Noel Rosa por Bertoni
O amor, a vida e a cidade
segundo o gênio da Vila.
Texto de Sérgio
Cabral (O pai)
(Noel Rosa:
11.12.1910 – 4.5.1937)
Noel Rosa faria 100 anos
neste 11 de dezembro de 2010*, razão pela qual tratei de procurá-lo para uma
entrevista. Sua reação inicial quase me levou ao desânimo, pois, alegando que
tudo que tinha a falar já estava em sua obra, não quis dar entrevista. Não me
restou outra saída senão recorrer à fonte que ele mesmo sugeriu: as letras de
suas músicas.
*Na verdade o texto é 2007.
Você acha que...
Noel – “... quem acha vive se perdendo.”
Estou querendo
saber se você não se considera um machista. Algumas de suas letras são
nitidamente machistas.
Noel – “Meu Deus do céu, que palpite infeliz!”
Mas não se
pode negar que é contra o trabalho da mulher fora de casa.
Noel – “Todo cargo
masculino, desde o grande ao pequenino, hoje em dia é pra mulher.”
Pelo jeito, você está mesmo é com a velha dor-de-cotovelo.
Noel – “Pobre de quem já
sofreu neste mundo a dor de um amor profundo.”
Segundo Vinicius de Moraes,
ninguém tem nada de bom sem sofrer.
Noel – “Provei do amor
todo o amargor que ele tem.”
Até traição?
Noel – “Um amor pra ser
traído só depende da vontade.”
Pelo jeito, você sofreu muito.
Noel – “Quem é que já
sofreu mais do que eu?”
Mas nunca o vi chorando.
Noel – “Quem é que já me
viu chorar? Sofrer foi o prazer que Deus me deu. Eu sei sofrer sem reclamar.”
E daí? Vai cantar o samba de
Carlos Cachaça e Cartola Não Quero Mais Amar a Ninguém?
Noel – “Nunca se deve
jurar não mais amar a ninguém.”
Será que esse sofrimento tem a
ver com a sua
feiura, Noel?
Noel – “Eu, nascendo pobre
e feio, ia ser triste o meu fim. Mas, crescendo, a bossa veio, Deus teve pena
de mim.”
Mudando de assunto, e o nosso Rio
de janeiro?
Noel – “Cidade notável,
inimitável, maior e mais bela do que outra qualquer.”
Mas você gosta mesmo é do
subúrbio.
Noel – “O subúrbio é
ambiente de completa liberdade.”
Tem ido à Penha?
Noel – “Não há quem não
tenha mais saudades lá da Penha do que eu, juro que não.”
Há quanto tempo você não aparece no bairro?

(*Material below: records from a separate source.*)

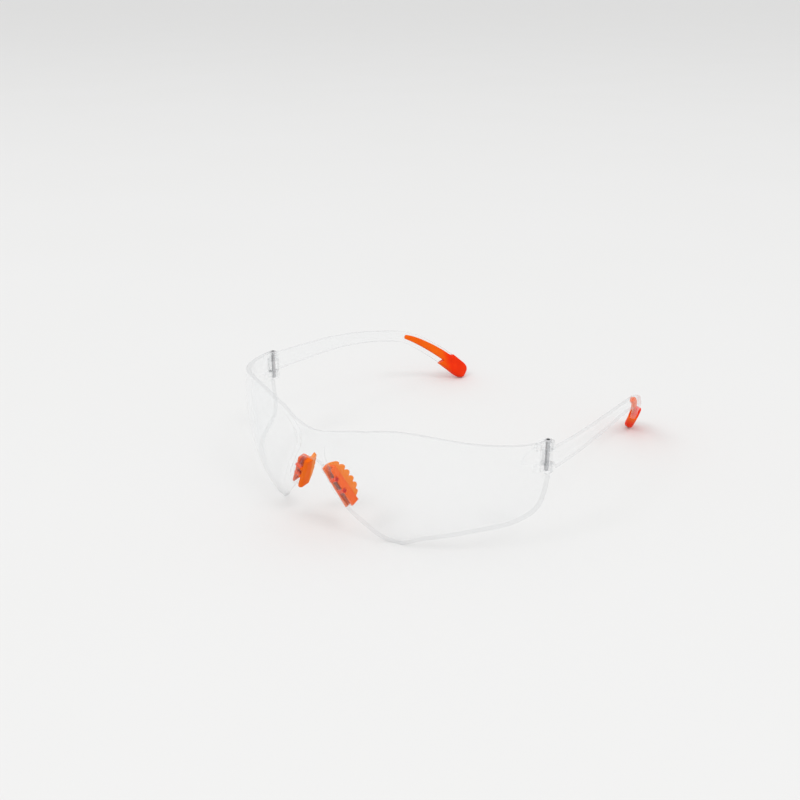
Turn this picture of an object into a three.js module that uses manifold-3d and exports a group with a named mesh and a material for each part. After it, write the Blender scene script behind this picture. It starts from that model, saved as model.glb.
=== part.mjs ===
// Clear wraparound safety glasses: a one-piece lens with moulded nose bridge, nose flanges and hinge
// lugs, two soft nose pads, two folding temples on steel pins, and two soft temple tips.
// Millimetres. +Z is up, the front faces -Y, and the wearer's left is +X. The glasses stand open on a
// table at Z = 0, on the two lowest points of the lens and on both temple tips.
// Every shape is worked out for the wearer's left, with the hinge pins at Y = 0, and then mirrored.

import * as THREE from "three";
import { mergeVertices } from "three/addons/utils/BufferGeometryUtils.js";
import Module from "manifold-3d";

const wasm = await Module();
wasm.setup();

const { lerp, smoothstep } = THREE.MathUtils;

// ---- Driving dimensions -------------------------------------------------------------------------

const depthMiddle = 33.2; // from the hinge pins back to the middle of the glasses' depth
const clearance = 0.3; // between soft pieces and the clear pieces that they sit on
const roundSides = 24;
const tableSize = 400;

// Lens. "Along" is the distance from the middle of the nose round the sheet, in plan.
const lensThickness = 2.2;
const noseThickness = 1.6;
const noseThicknessEnd = 12; // along the sheet, where it starts to thicken
const eyeThicknessStart = 24;
const wrapRadius = 55.8;
const wrapStart = 17.5; // the sheet is straight in plan up to here, then wraps
const frontOfLens = -44.6;
const sagRadius = 85; // curve of the sheet from top to bottom
const sagHeight = 34; // height of its foremost point
const noseSagShare = 0.45;
const sagBlend = 14; // length over which the full curve comes in beyond wrapStart
const lensColumns = 80;
const lensRows = 14;

// Nose ridge: the middle of the sheet stands forward of the two eye domes.
const ridgeStep = 4.8;
const ridgeStepAtTop = 3.1;
const ridgeWaist = 8.8; // from the middle to the ridge's side, at its narrowest
const ridgeWaistLow = 33;
const ridgeWaistHigh = 36;
const ridgeFlare = 5.5; // how far the side spreads from the waist up to the top edge
const ridgeSideWidth = 4.8;
const ridgeSideWidthAtTop = 12;
const ridgeTopBlend = 8; // height over which it spreads
const ridgeFoot = 5; // it fades out between its shoulder and here
const ridgeShoulder = 25;
const topOfLens = 48.2;

// Half outlines of the sheet as (along, height), from the middle of the nose to the hinge.
const lowerEdge = new THREE.SplineCurve([
  new THREE.Vector2(0, 30.8),
  new THREE.Vector2(4.6, 30.2),
  new THREE.Vector2(7.4, 27.2),
  new THREE.Vector2(10, 21),
  new THREE.Vector2(14, 12.4),
  new THREE.Vector2(20, 7),
  new THREE.Vector2(31, -0.5),
  new THREE.Vector2(44.4, 4.4),
  new THREE.Vector2(63.7, 8.7),
  new THREE.Vector2(81.5, 10.3),
  new THREE.Vector2(91.4, 14.6),
  new THREE.Vector2(93.6, 27),
]);
const upperEdge = new THREE.SplineCurve([
  new THREE.Vector2(0, 42),
  new THREE.Vector2(4.5, 42.4),
  new THREE.Vector2(9, 43.4),
  new THREE.Vector2(15, 44.3),
  new THREE.Vector2(21, 45.4),
  new THREE.Vector2(28, 47.1),
  new THREE.Vector2(36.7, topOfLens),
  new THREE.Vector2(48, 47.5),
  new THREE.Vector2(64, 45),
  new THREE.Vector2(79.5, 42.7),
  new THREE.Vector2(86, 42),
  new THREE.Vector2(91.5, 41.4),
]);

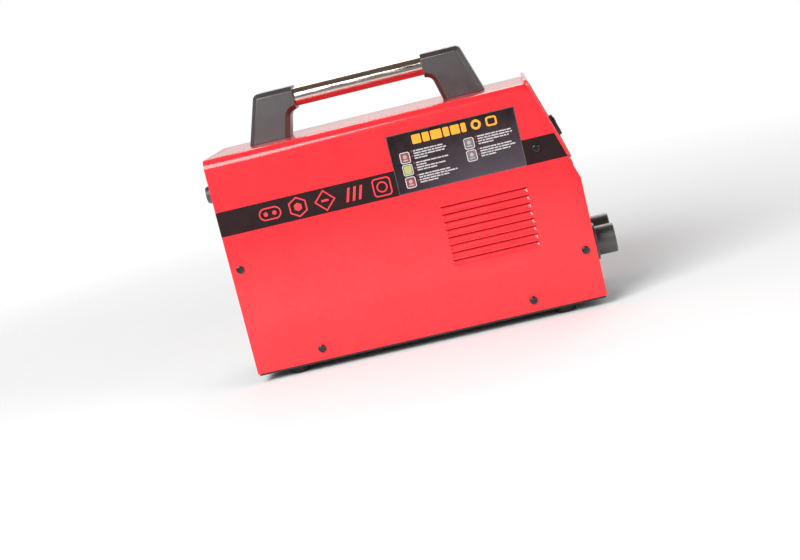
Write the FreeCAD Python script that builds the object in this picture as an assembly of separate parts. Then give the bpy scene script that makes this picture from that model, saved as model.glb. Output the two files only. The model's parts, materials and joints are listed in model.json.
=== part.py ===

Noel – “No ano que passou não pude ir à Penha.”
Não vai voltar lá?
Noel – “Tenho vontade de
ir à Penha, mas me falta o principal.”
Se não tem o dinheiro da condução, vai a pé.
Noel –“Pra ver a minha
santa padroeira, eu vou à Penha de qualquer maneira.”
Em que outros bairros você andou?
Noel – “Na Pavuna tem
turma reúna, na Gamboa, gente boa.”
Onde mais?
Noel – “Já saí de Piedade,
já mudei de Cascadura.”
Por quê?
Noel ‒ “A polícia em toda a zona proibiu a batuca.”
E vai pra onde?
Noel – “Eu vou pra Vila,
onde a polícia é camarada.”
Vila Isabel realmente tem tantos
bons sambistas?
Noel – “Andando pela
batucada, onde vi gente levada foi lá em Vila Isabel.”
Quais são os maiores rivais da
Vila?
Noel – Salve Estácio,
Salgueiro e Mangueira, Oswaldo Cruz e Matriz, que sempre souberam muito bem que
a Vila não quer abafar ninguém. Só quer mostrar que faz samba também.”
O que você diz desse pessoal que
não gosta do samba?
Noel – “Falou mal do
samba, pisou no meu calo. O samba, a prontidão e outras bossas são nossas
coisas, são coisas nossas.”
Você é bem remunerado como
compositor?
Noel – “O samba mata a
fome.”
Mas nada disso impede que você
procure outros meios de sobrevivência.
Noel – “E o que queres tu
que eu faça, se o samba é minha cachaça?“
Você se sente infeliz por isso?
Noel – “Não maldigo a
minha sorte. Vou agindo com cadência.”
O espaço está acabando e só resta
uma pergunta: como é que você está vendo o Brasil atualmente?
Noel – Comparo o meu Brasil a uma
criança perdulária, que anda sem vintém, mas tem a mãe que é milionária.”
As falas de Noel Rosa
foram tiradas de suas várias composições musicais.